Se trata de Él no de nosotros, no de crear un nombre debajo de este cielo azul, porque el Nombre sobre todo Nombre es Jesús. Nada de qué alardear, nada es nuestro, nada nos pertenece, todo es de Él.
El mundo alardea de sus logros, de haber alcanzado sus sueños, sus ambiciones, sus metas; alardean de sus posesiones, de sus conocimientos y de todo lo demás. El creyente alardea de las horas que pasa en oración, de los estudios bíblicos que hace, de las horas que pasa frente a su Biblia, de los versículos que se sabe de memoria, de sus dones, de sus ministerios, de sus programas religiosos y de su “espiritualidad”.
Pero, todo eso no es nada ante Aquel que lo es Todo, de Él es la fama, de Él es la honra, de Él es el renombre. Que nuestro único alarde sea la cruz del Señor, nada más. Que seamos emancipados por su cruz del deseo de tener fama, renombre entre nuestros hermanos, de desear algo para nosotros mismos, del deseo de alardear. El mundo debe estar muerto para nosotros, incluyendo el mundo religioso con todas sus pompas.
“Yo iré contigo hasta la muerte”, es la voz del que alardea de algo que no es, del que cree que ha obtenido algo y no tiene. La cruz expuso en Pedro lo que no tenía, lo que no era, igual que lo hace con nosotros; la cruz es devastadora cuando es aplicada con rigor en nuestras vidas y expone lo que no somos, lo que no tenemos y creemos serlo y tenerlo. A Pedro no le quedaron ganas de alardear nunca más, entendió que no era confiable, comprendió que nada provenía de él, que todo es dado por Aquel que es el dueño del universo.

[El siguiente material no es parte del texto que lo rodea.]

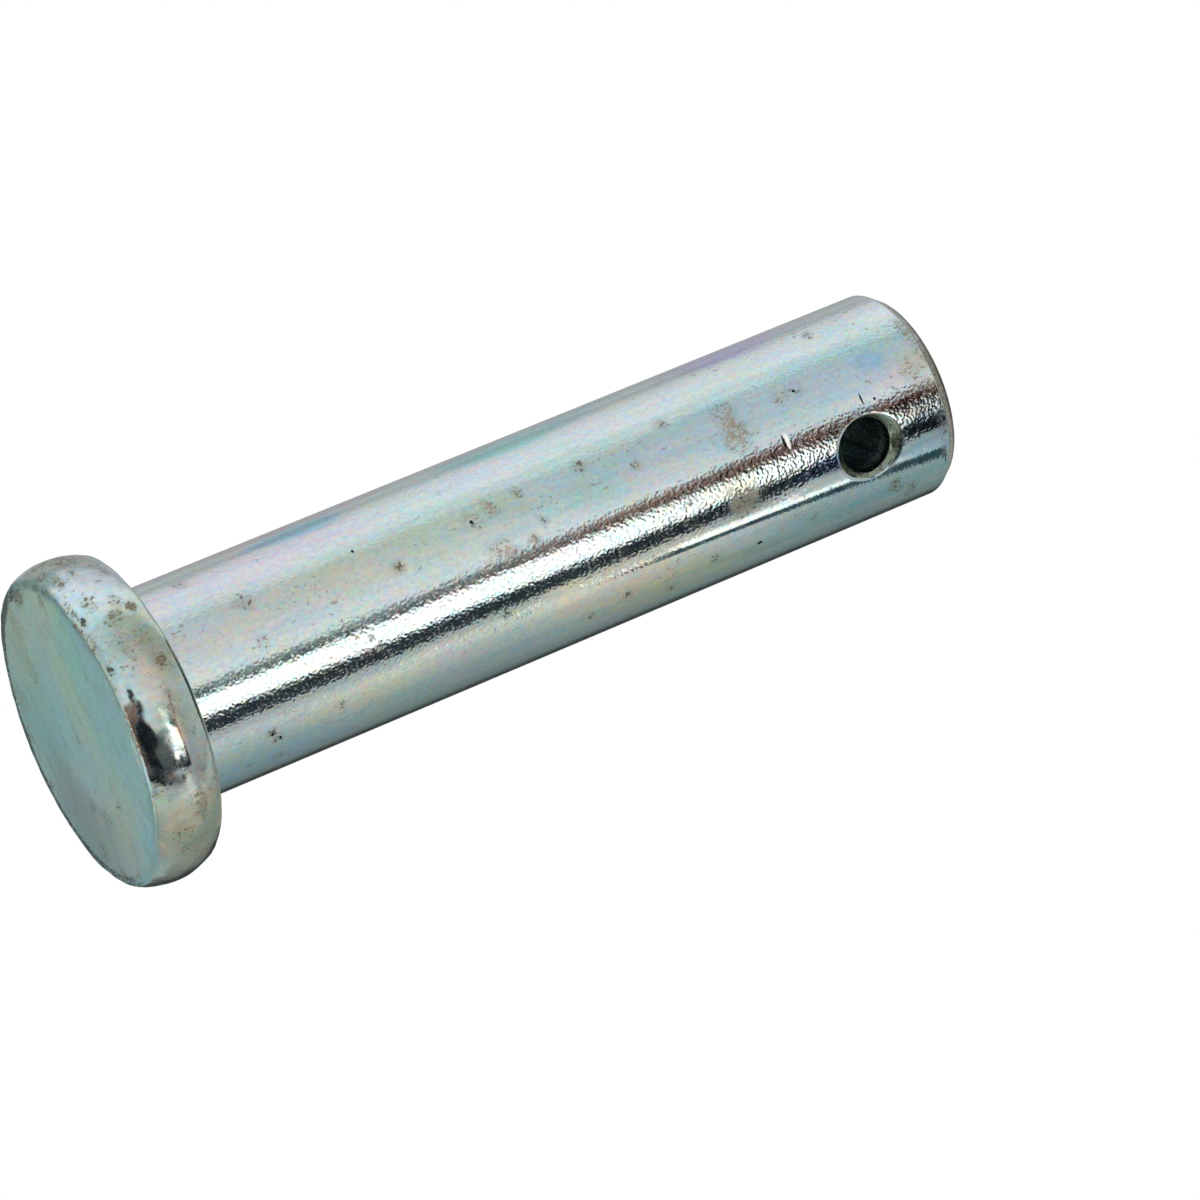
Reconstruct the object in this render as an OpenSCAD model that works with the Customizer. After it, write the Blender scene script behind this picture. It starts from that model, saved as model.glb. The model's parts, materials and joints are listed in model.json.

Pedro descubrió que la cruz es devastadora, que acaba con todo alarde, con toda autosuficiencia, con toda autoconfianza, con todo interés propio, con todo lo que somos en nuestra naturaleza.
Judas era el guardián de la bolsa del Señor y quizás alardeaba de su puesto, era un cargo de confianza, el Señor se la tuvo aun conociéndolo; sin embargo, algo estaba en el fondo de su corazón, algo oculto que salió a la luz ─traicionó al Señor─, esto lo conocemos, lo hizo y sabemos cuál fue su punto de no retorno ─el suicidio─. Esta es la raíz de la codicia, de querer tener algo para nosotros mismos, la necesidad de ser reconocidos, aprobados, de alardear, de tener un nombre. Eso está en la misma bolsa de nuestra naturaleza, escondido en el fondo de nuestro corazón.
Ezequías mostró sus tesoros y alardeó de ellos. Cuando alardeamos de las bendiciones que Dios nos ha dado y las mostramos como trofeos, nuestra naturaleza queda al descubierto y la necesidad urgente de la cruz del Señor en nuestra vida.
Todos los discípulos del Señor podrían haber alardeado de haberlo dejado todo por el Señor y lo hicieron, pero al final todos lo abandonaron, porque podemos renunciar a todo en esta vida, pero si no dejamos nuestro propio camino de nada sirve. Todo quedó expuesto en ellos el día que crucificaron al Señor Jesús. Su mundo religioso, su mundo codicioso, su alarde, sus ganas de ser promovidos, todo fue devastado en aquel día. Podían conocer el Antiguo Testamento de punta a punta y citarlo de memoria, pero eso que conocían doctrinalmente no los salvó de la devastación de la cruz en sus vidas. Cuánta de esa devastación necesita nuestra naturaleza.
Como escribió Gene Edwards en su libro “El viaje hacia dentro”: Lo que es la cruz para mí, no es la cruz para ti. Lo que es una gran necesidad en tu vida, no es absolutamente ninguna necesidad en la de ningún otro. Sí; la cruz vendrá a ti pre entallada y hecha a la medida. ¡Y no te va a gustar! Tus gritos van a ser alaridos que helarán la sangre, y probablemente se los podrá oír desde aquí hasta las puertas del cielo. Cuando ese defecto bien oculto, que aprecias tan íntimamente —el dios de la vida de tu ego— sea por último arrastrado a la luz, ¡oh, pobre de ti! Pero gracias a Dios, el día siguiente será el comienzo de una nueva era en tu vida.